Nicht übersehen werden darf, dass mit der Adoption auch Unterhaltspflichten entstehen und zwar nicht nur von dem Annehmenden zum Anzunehmenden, sondern auch umgekehrt (was unter Umständen relevant wird, falls der Annehmende eines Tages in ein Pflegeheim muss, sein Vermögen hierfür aber nicht ausreicht).

Erbrechtlich wird der Anzunehmende wie ein Kind des Annehmenden behandelt. Er wird also gesetzlicher Erbe, ist daher aber auch pflichtteilsberechtigt! Erbschaft- bzw. schenkungsteuerlich erhält er sodann einen Freibetrag in Höhe von 400.000,- € und unterfällt der Steuerklasse I.

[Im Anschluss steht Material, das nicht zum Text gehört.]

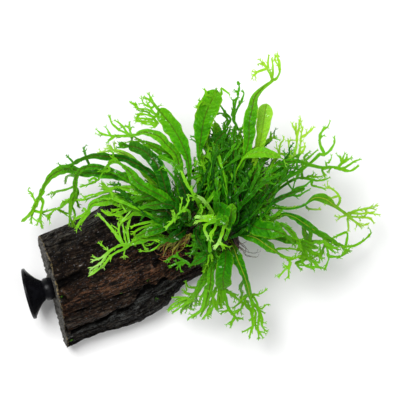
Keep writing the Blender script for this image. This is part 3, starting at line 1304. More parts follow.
        strand(311.6, 185.3, 317.7, 187, 326.2, 188.8), strand(315.4, 178.5, 316.2, 174),
        strand(301.7, 167.7, 304, 164.7)]),
    Frond([(256, 210), (278, 199), (292, 193), (305, 188)], (88, 82, 78), 4.0, Tone.DARK, crest=[
        strand(289, 193, 297, 188, 304.7, 186, 310, 181.5, 315, 178.5, w=2.2),
        strand(289, 196, 298, 196, 304.7, 192, 311, 188.5, w=2.2),
        strand(291, 190, 295, 181, 298.5, 174, 302, 168, w=1.7),
        strand(291.5, 189.5, 287.5, 182, 285.5, 172, 285, 164, w=1.7)]),
    # to the right
    Frond([(252, 212), (272, 208), (290, 209), (304, 205), (314, 198), (325, 199), (335, 206), (346, 214)],
          (82, 66, 56), 6.5, Tone.RIPE, widths=[(0, 1.5), (0.6, 1.7), (0.67, 2.0), (0.72, 5.0), (0.78, 7.6),
          (0.84, 6.4), (0.885, 2.9), (0.94, 2.3), (1, 2.6)], rib=-0.9, shift=-0.5, crest=[
        strand(347, 213, 357, 210.5, 366, 208.5, 375, 206, 379.5, 205.5, w=2.0),
        strand(366.6, 212.3, 380.6, 215, w=2.0), strand(349.8, 213.7, 362.4, 213.7, 375, 211.6, w=2.2),
        strand(351, 216.5, 362.4, 217.2, 372, 218.6, w=2.2),
        strand(345, 213, 353, 220, 361, 225, 369.4, 223.5, w=2.6), strand(354, 223.5, 362.4, 229, w=2.0),
        strand(362, 211, 370, 208, 377, 210, w=2.0), strand(345.6, 216.5, 338.6, 217.2, 334.3, 215),
        strand(347.7, 219.3, 348.4, 226.3, 348.4, 232),
        strand(337, 206, 340, 201, 338.5, 195, 333, 189.5, 327, 186), strand(338, 196, 333, 197.5, 328, 199),
        strand(269.8, 210.2, 283.8, 207.4, 300.7, 207.4), strand(303.5, 202.5, 309, 208.8, 321.7, 209.5)]),
    Frond([(250, 220), (268, 217), (284, 215), (294, 217), (304, 223.5), (313, 229.5), (324, 237),
          (338, 245)], (76, 48, 36), 7.0, Tone.MID, shift=-0.7, rib=-0.7, widths=[(0, 1.5), (0.34, 2.4),
          (0.5, 3.4), (0.56, 5.4), (0.64, 7.4), (0.72, 6.8), (0.8, 4.0), (0.88, 2.8), (1, 2.4)], crest=[
        strand(313, 229, 327, 236, 340, 245, 353, 246, 364, 240, 372, 232.5, w=3),
        strand(320, 232, 328.7, 243, 337, 250), strand(340, 247.4, 345.6, 251.6, 350.5, 251),
        strand(303.5, 228, 304.2, 236, 307.7, 246, w=3.6), strand(309, 228, 310.5, 240, 307, 253, w=3.2),
        strand(347, 232.5, 334.3, 237.5, 323, 241.7, 314.7, 241.7),
        strand(303, 222, 304, 228, 306, 236, 307, 244, 305, 252, w=4.8, blunt=True, lift=10, shift=-0.3),
        strand(309, 226, 311, 234, 309, 244, 312, 254, 311, 262, w=3.4, lift=10, shift=-0.3),
        strand(306, 240, 302, 246, 303, 254, 300, 260, w=2.8, lift=8),
        strand(312, 241, 318, 242, 326, 241.5, 333, 240, w=2.8),
        strand(318, 232, 322, 236, 325, 243, 322, 252, 321, 259, w=3.0, lift=6, shift=-0.2),
        strand(320, 252, 316, 256, 312, 259, w=3.2),
        strand(311, 230, 318, 233, 325, 238, 333, 243, 341, 248, w=2.2)]),
    Frond([(244, 221), (258, 228), (272, 230), (286, 235)], (91, 97, 86), 13.0, Tone.MID, shift=-0.9,
          light=0.45, crest=[
        strand(281, 225, 288, 228, 294, 235, 297, 240, w=5.2), strand(296, 236, 299, 243, 301, 250, w=3.4),
        strand(275.4, 222, 283.8, 232, 295, 241.7), strand(278, 233.3, 291, 237.5, 302, 240.3),
        strand(286, 235, 292, 242, 296, 248)]),
    Frond([(243, 233), (270, 236), (288, 240), (303, 242)], (69, 67, 60), 6.0, Tone.MID, light=0.6, crest=[
        strand(303.5, 244.5, 303.5, 256, 305, 261.5), strand(307.7, 247.5, 310.5, 258.5, 312, 270),
        strand(317.5, 241.7, 320.3, 250, 319, 264), strand(324.5, 241.7, 328.7, 256, 327.3, 263, 324, 271),
        strand(314.7, 267, 326, 268.4), strand(295, 263, 303.5, 265.6, 310.5, 264),
        strand(330, 256, 340, 256.5, 348.4, 252.3), strand(326, 246, 335.7, 253),
        strand(306.3, 257, 314.7, 261.4), strand(303, 242, 309, 244, 314, 247, 319, 248, w=5),
        strand(306, 246, 312, 252, 319, 254, w=4.2), strand(325, 243, 331, 247, 338, 248.5, w=2.8),
        strand(340, 256, 345, 252, 347, 246, w=2.6), strand(304, 250, 308, 258, 314, 262, 320, 262, w=3.4),
        strand(303, 256, 302, 262, 306, 266, 312, 268, 315, 271, w=2.2), strand(314, 262, 318, 267, 322, 269),
        strand(320, 258, 325, 258), strand(296, 250, 303, 247, w=3), strand(298, 256, 306, 258, w=3.6)]),
    Frond([(244, 235), (256, 238), (266, 245), (278, 253)], (82, 74, 66), 7.5, Tone.MID, rib=-0.9, crest=[
        strand(278, 248.8, 290.8, 248.8, 299.3, 250.2), strand(278, 251.6, 286.6, 258.6, 290.8, 263),
        strand(289.4, 262.8, 288.7, 271, 288.7, 279), strand(288, 264, 282.4, 272.6, 278.2, 278.2),
        strand(289.4, 267, 282.4, 267), strand(290.8, 258.6, 300.7, 256),
        strand(283.8, 255.8, 296.5, 258.6)]),
    # to the bottom
    Frond([(233, 246), (238, 260), (243, 272), (247, 284), (250, 297)], (78, 58, 44), 9.5, Tone.MID,
          widths=[(0, 1.5), (0.2, 4.0), (0.36, 8.8), (0.5, 8.4), (0.62, 5.6), (0.75, 4.8), (0.9, 4.6),
          (1, 4.0)], shift=-0.2, rib=-0.9, crest=[
        strand(251.2, 296.4, 253, 304.7, 252, 314.6, 253, 323.7, 251.2, 331, 249, 339.5, w=3),
        strand(251, 326, 246, 330.5, 241.7, 332),
        strand(257, 306, 259.5, 314.6, 257.8, 327, 258.7, 335.4, 258.3, 340.7, w=2.8),
        strand(259.5, 311, 262, 318.8, 262, 325.4, 265.3, 330.4, 268.6, 331.2, w=2.8),
        strand(255.4, 311, 255.4, 323, 256.2, 331), strand(259.5, 330.4, 263.7, 338.7),
        strand(253, 297, 257, 303, 258.7, 308, 262.8, 308, 266, 304.7, 271, 305),
        strand(244.6, 296.4, 255.4, 294.7, 262, 293, 267.8, 288),
        strand(243.7, 279.8, 240.4, 286.4, 242, 293, 240.4, 299.7, w=3.8),
        strand(240.4, 299.7, 243, 304.7, 237, 313.8), strand(244, 299, 248, 303, 251.2, 310.5),
        strand(240.4, 301.4, 232, 308.8), strand(243, 297, 246, 305, 251, 311, 253, 320, w=3.2),
        strand(249, 299, 254, 304, 258, 309, 261, 317, w=3)]),
    Frond([(226, 252), (225, 266), (223, 278), (224, 290)], (86, 76, 64), 13.0, Tone.MID, blunt=True,
          shift=-1.1, light=0.7, crest=[
        strand(219.7, 286.4, 218, 298, 217.2, 311.3, w=3),
        strand(221.4, 290, 221.4, 299.7, 221.4, 308.8, w=3),
        strand(224.7, 290, 225.5, 298, 228.8, 308.8, 234.6, 316.3, 238.8, 321.3, w=2.8),
        strand(236, 318, 243.7, 318.8), strand(233.8, 317, 229.7, 325.4),
        strand(228, 309.7, 223, 312, 220.5, 315), strand(223.8, 290, 233, 294, 238, 299.7),
        strand(226.3, 291.4, 238.8, 295.6), strand(239.6, 308.8, 236.3, 313.8),
        strand(216, 288, 214, 296, 215, 304, 217, 311, w=3.4), strand(220, 290, 219, 300, 222, 309, w=3.4),
        strand(225, 292, 223, 299, 224, 306, w=3), strand(227, 291, 234, 296.5, 240, 301, w=2.8)]),
    Frond([(218, 254), (212, 268), (210, 286), (207, 300)], (78, 64, 54), 5.6, Tone.LIGHT, shift=-0.5, crest=[
        strand(206.4, 286.4, 204.8, 298, 200.6, 310.5, 189, 318, 187.4, 321, w=3),
        strand(211.4, 290, 213, 298, 213, 306.3, 208, 313, 201.5, 320, w=3),
        strand(209, 294, 208, 303, 204, 310.5), strand(209.8, 313.8, 208, 319.6),
        strand(196.5, 311.3, 192.3, 318.8), strand(208, 296, 206, 304, 203, 311, 200, 317, w=3.2),
        strand(211, 298, 210, 306, 207, 313, w=3.0), strand(204, 290, 201, 298, 199, 306, w=3.0),
        strand(213, 296, 214, 304, 211, 311, 210, 316, w=3)]),
    Frond([(216, 253), (208, 262), (206, 274), (200, 286), (194, 296)], (71, 51, 35), 6.4, Tone.LIGHT,
          rib=0.2, crest=[
        strand(197.3, 286.4, 193.2, 298, 186.5, 306.3, 181.6, 310.5, 181, 315, w=3),
        strand(192.3, 299.7, 183.2, 305.5, 176.6, 309.7, 171.6, 313.8),
        strand(187.4, 298, 178.2, 301.4, 170.8, 306.3, 167.5, 312),
        strand(188.2, 297.2, 179, 297.2, 171.2, 297.6), strand(198, 286.4, 189, 287.3, 186.5, 284, 185, 280),
        strand(194.8, 293, 187.4, 294, 184, 291.4, 181.6, 289), strand(184, 294.7, 187.4, 289),
        strand(183.2, 298, 176.6, 303), strand(189, 308, 194.8, 310.5), strand(195.7, 301.4, 196.5, 307),
        strand(200, 286, 194, 294, 188, 300, 184, 308, w=3.0), strand(197, 290, 193, 300, 190, 308, w=2.8),
        strand(188, 298, 180, 304, 174, 307.5), strand(190, 300, 184, 306, 182, 312),
        strand(184, 302, 176, 306, 167.5, 311), strand(203, 284, 198, 292, 196, 300, w=3.2)]),
    Frond([(212, 244), (204, 256), (192, 264)], (90, 86, 80), 5.0, Tone.DARK, light=0.55, shift=0.3, crest=[
        strand(204, 258, 196, 261.5, 190.5, 265, 188.8, 267.5),
        strand(190.5, 264, 183, 260, 177, 256.5, 178, 251.5), strand(184, 261, 178, 263, 171, 266, 170, 268),
        strand(185, 262, 180, 265, 176.5, 268.2), strand(177, 256.5, 171, 257, 165, 262),
        strand(200, 254, 192, 253, 185, 254)]),
]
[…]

Ganz wichtig zu wissen ist zudem, dass die Adoption auch namensrechtliche Wirkungen hat: Der Anzunehmende erhält als Geburtsnamen den Familiennamen des Annehmenden. Erst die aktuell geplante Namensrechtsreform sieht vor, dass der Anzunehmende dieser Namensänderung widersprechen kann. Eine Ausnahme von der Namensänderung gibt es bis dahin also nur, wenn der Anzunehmende bereits verheiratet ist, wobei sich dann aber dennoch sein Geburtsname im Personalausweis ändert.

Verfahren der Adoption.

Eine Adoption ist notariell zu beurkunden und wird anschließend dem Familiengericht vorgelegt. Dieses hört die Beteiligten persönlich an, um sich davon zu überzeugen, dass die Adoption sittlich gerechtfertigt ist. Zu wissen ist, dass hier die Eltern des Anzunehmenden angehört werden können.

Fazit: Die Volljährigenadoption kann also ein Mittel sein, Vermögen steuergünstig auf andere Personen zu übertragen, da diese dann wie ein Kind von den höheren Freibeträgen, der besseren Steuerklasse und etwaigen weiteren Steuerpriviliegen (wie etwa dem Familienheimprivileg) profitieren. Dabei ist aber Vorsicht geboten, da die Adoption sittlich gerechtfertigt sein muss und viele Gerichte sind hierbei inzwischen sehr restriktiv. Darüber hinaus dürfen die weitreichenden zivilrechtlichen Folgen (wie etwa die Unterhaltspflichten und die Namensänderung) nicht ignoriert werden.

Der positive Beschluss der Adoption ist unanfechtbar und unabänderlich. Eine Adoption kann also nur dann wieder rückgängig gemacht werden, wenn Annehmender und Anzunehmender dies gemeinsam beantragen und wenn ein wichtiger Grund vorliegt.

Hinweis:
Der vorstehende Beitrag stellt lediglich die rechtliche Lage im Allgemeinen zum Zeitpunkt der Veröffentlichung des Artikels dar und kann die individuelle Rechtsberatung für den speziellen Einzelfall nicht ersetzen.